The expression values span 4 orders of magnitude, the largest value being close to 40,000. As most of the values are in the lower ranger (as indicated on the plot), it is difficult to see much details in a plot with these dimensions.
Question 3
Plot after Log2 transformation of all the expression data:
ggplot(expr, aes(x = log2(GSM287992), y = log2(GSM287991))) + geom_point()
Question 4
(Theoretical question)
RATIO = CASE/CONTROL (we only consider values >0 for both CASE and CONTROL)
If CASE < CONTROL the RATIO will fall in the interval ]0;1[ If CASE > CONTROL the RATIO will fall in the interval ]1;inf[
The problem here is that these intervals are very far from being comparable. Up- and down-regulation of a given gene will be on very different scales.
Question 5
The trick is simply that we can use the Log2 function to transform the RATIOs.
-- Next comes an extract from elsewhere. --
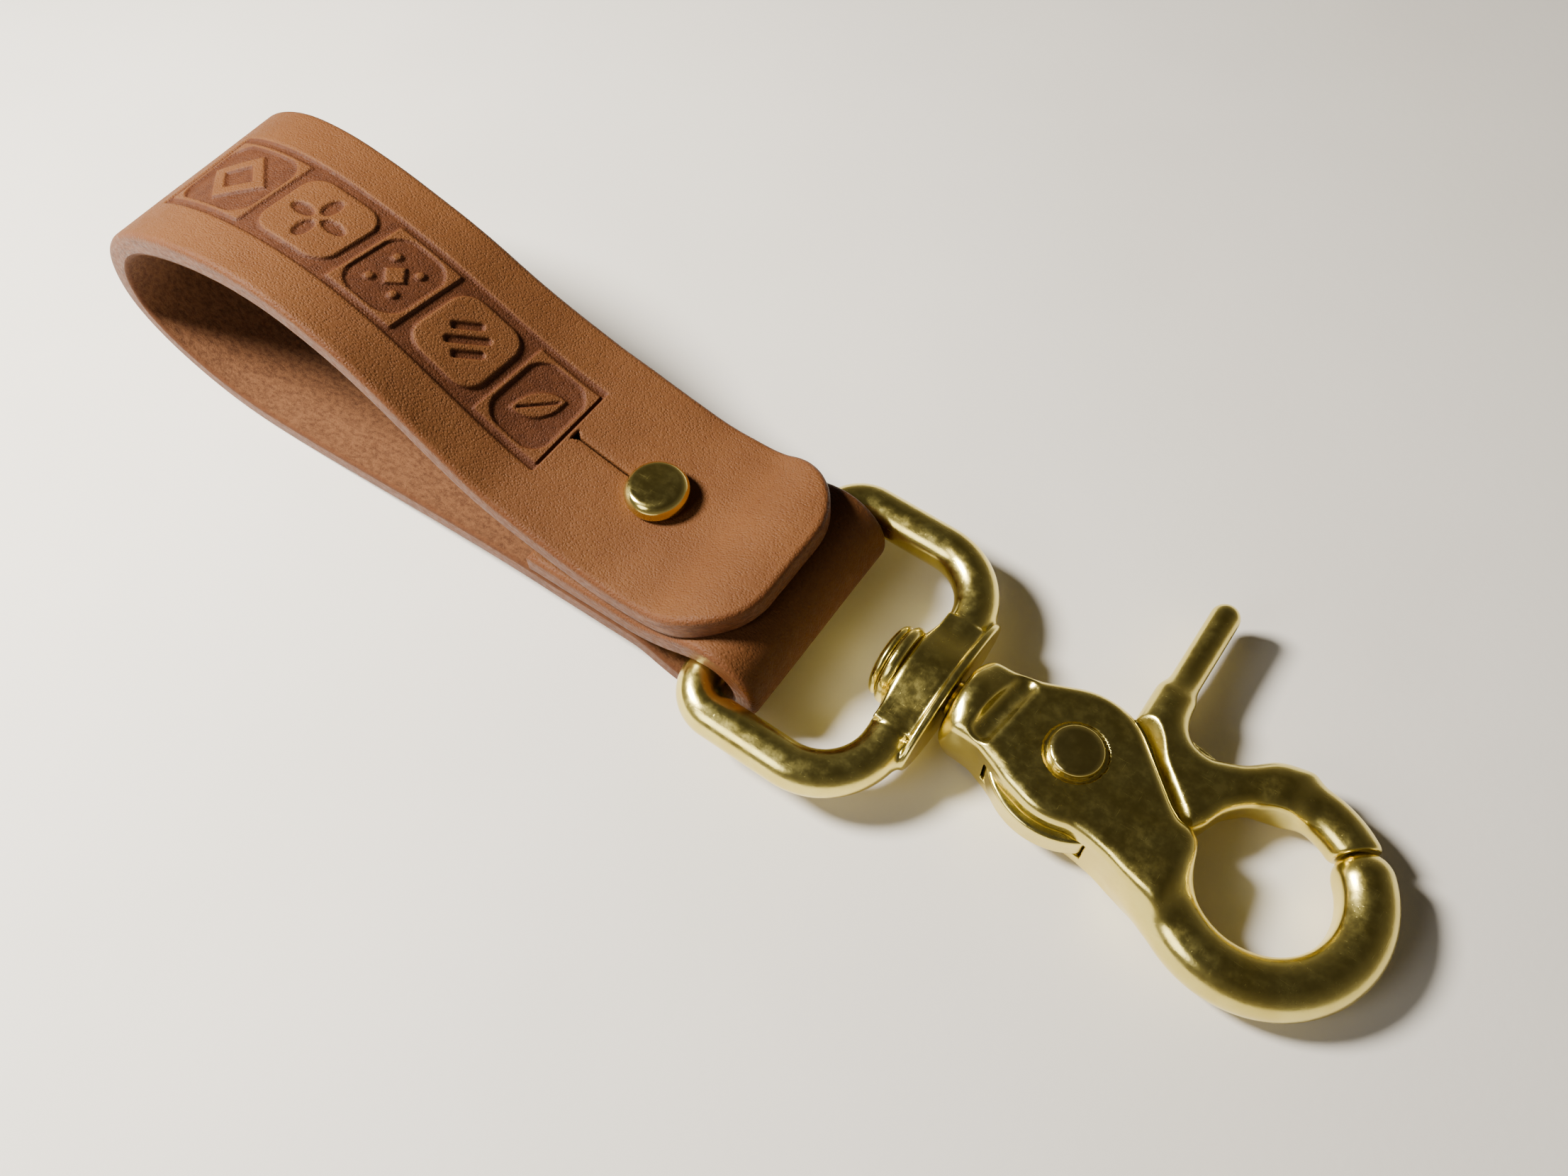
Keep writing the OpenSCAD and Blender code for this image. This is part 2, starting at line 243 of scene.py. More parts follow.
def cast(name, field, lo, hi, shift=(0, 0), cell=0.2):
    """A mesh of the surface where field is nought, moved by shift along and across the hardware."""
    lo, hi = np.array(lo, float), np.array(hi, float)
    axes = [np.arange(lo[i], hi[i] + cell, cell) for i in range(3)]
    x, y, z = np.ix_(*axes)
    f = field(x, y, z)
    total = corner_sum(f < 0)
    active = (total > 0) & (total < 8)
    number = np.full(total.shape, -1)
    number[active] = np.arange(np.count_nonzero(active))
    cells = np.argwhere(active)
    points = first_points(f, cells, lo, cell)
    start = points.copy()
    for _ in range(4):
        g = slope(field, points)
        step = field(*points.T)[:, None] * g / np.maximum((g * g).sum(1), 0.05)[:, None]
        points = start + np.clip(points - step - start, -0.8 * cell, 0.8 * cell)
    n = slope(field, points)
    n /= np.maximum(np.linalg.norm(n, axis=1), 1e-6)[:, None]
    quads = surface_quads(f, number)
    turned = from_hardware(n)
    placed = from_hardware(points + np.array([shift[0], shift[1], 0]))
    placed[:, 2] += BAR_Z
    return make_object(name, placed, quads.tolist(), turned)


# ------------------------------------------------------------- turned pieces


def rounded(profile, radii, steps=6):
    """A profile whose inner corners are rounded by the given radii."""
    out = [profile[0]]
    for before, here, after, r in zip(profile, profile[1:], profile[2:], radii):
        a, p, b = np.array(before, float), np.array(here, float), np.array(after, float)
        if r <= 0:
            out.append(tuple(p))
            continue
        u, v = (a - p) / np.linalg.norm(a - p), (b - p) / np.linalg.norm(b - p)
        r = min(r, 0.49 * np.linalg.norm(a - p), 0.49 * np.linalg.norm(b - p))
        for i in range(steps + 1):
            t = i / steps
            out.append(tuple(p + u * r * (1 - t) ** 2 + v * r * t ** 2))
    out.append(profile[-1])
    return out


def lathe(name, profile, place, turns=96):
    """A profile of (radius, height) pairs turned round its axis; place puts the points where they go."""
    ends = [abs(profile[i][0]) < 1e-9 for i in (0, -1)]
    verts, rows = [], []
    for (r, h), pole in zip(profile, [ends[0]] + [False] * (len(profile) - 2) + [ends[1]]):
        if pole:
            rows.append([len(verts)] * turns)
            verts.append((0, 0, h))
            continue
        rows.append(list(range(len(verts), len(verts) + turns)))
        for i in range(turns):
            a = 2 * math.pi * i / turns
            verts.append((r * math.cos(a), r * math.sin(a), h))
    faces = []
    for low, high in zip(rows, rows[1:]):
        for i in range(turns):
            j = (i + 1) % turns
            quad = [low[i], low[j], high[j], high[i]]
            kept = [q for n, q in enumerate(quad) if q != quad[n - 1]]
            if len(kept) > 2:
                faces.append(kept)
    return make_object(name, place(np.array(verts)), faces)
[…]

Notice: Log2(1) = 0 Log2(x) -> -inf as x -> 0 Log2(x) -> +inf as x -> inf
Compared to the question above, we will now have the following intervals after transformation:
CASE < CONTROL: Log2(RATIO) will fall in the interval ]-inf;0[ CASE > CONTROL: Log2(RATIO) will fall in the interval ]0;inf[
Examples:
raw ratio: 7.1/2.3 = 3.07, log2 ratio: log2(7.1/2.3) = 1.63 raw ratio: 2.3/7.1 = 0.32, log2 ratio: log2(2.3/7.1) = -1.63
Question 6
expr$fc <- expr$GSM287992/expr$GSM287991 expr$log2fc <- log2(expr$GSM287992/expr$GSM287991)
Question 7
GO overrepresentation analysis of top 100 CONTROL genes.
load("home/projects/22140/exercise5.Rdata") BP_df = msigdbr(species = "S. cerevisiae", category = "C5", subcategory = "BP") BP_list = split(x = BP_df$ensembl_gene, f = BP_df$gs_name) fora_q7 <- fora(pathways = BP_list, genes = expr[order(expr$GSM287991, decreasing = TRUE),]$SysName[1:100], universe = background)
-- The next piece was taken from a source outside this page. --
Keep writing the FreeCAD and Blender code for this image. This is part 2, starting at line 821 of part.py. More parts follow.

Observation: Lots of basic cell “house keeping” (e.g. rRNA synthesis, metabolic processes). Since this is the CONTROL sample of normally growing cells, it is expected that we should see all the basic processes need for cell growth.
Question 8
The same analysis as above, but now with the entire list of expression values as input.
stats <- expr$GSM287991; names(stats) <- expr$SysName gsea_q8 <- fgsea(BP_list, stats)
Same observation as above (but based on much more data – hence the more depth in the analysis): lots of basic metabolism.
Question 9
What happens if we randomize the order of the genes in the list?
stats <- expr$GSM287991; names(stats) <- sample(expr$SysName) gsea_q9 <- fgsea(BP_list, stats)
Answer: we lose the signal.
Question 10
Repeat the functional class scoring analysis for the CASE array
stats <- expr$GSM287992; names(stats) <- expr$SysName gsea_q10 <- fgsea(BP_list, stats)
Answer: it’s very difficult to tell it apart from the CONTROL sample. It’s important to understand why: Even if the cell are arrested in G1 a lot of other (normal) processes are going on – e.g. the cell still needs basic metabolism
Question 11
Functional class scoring of genes Log2 Fold Change
stats <- expr$log2fc; names(stats) <- expr$SysName gsea_q11 <- fgsea(BP_list, stats)
Observe the following: by sorting on the fold chance we focus the analysis on what is different between CASE and CONTROL. In more practical terms this means that all the normal metabolic processes that were dominating the analysis will disappear, and we can now see what is going on in relation to the G1 arrest.
Answer: the Karyogamy GO terms are overrepresented. This is in good agreement with the fact that the cells where arrested with alpha-factor, which induced the mating response. Karyogamy is the process where the A- and the alpha-cells fuse nuclei.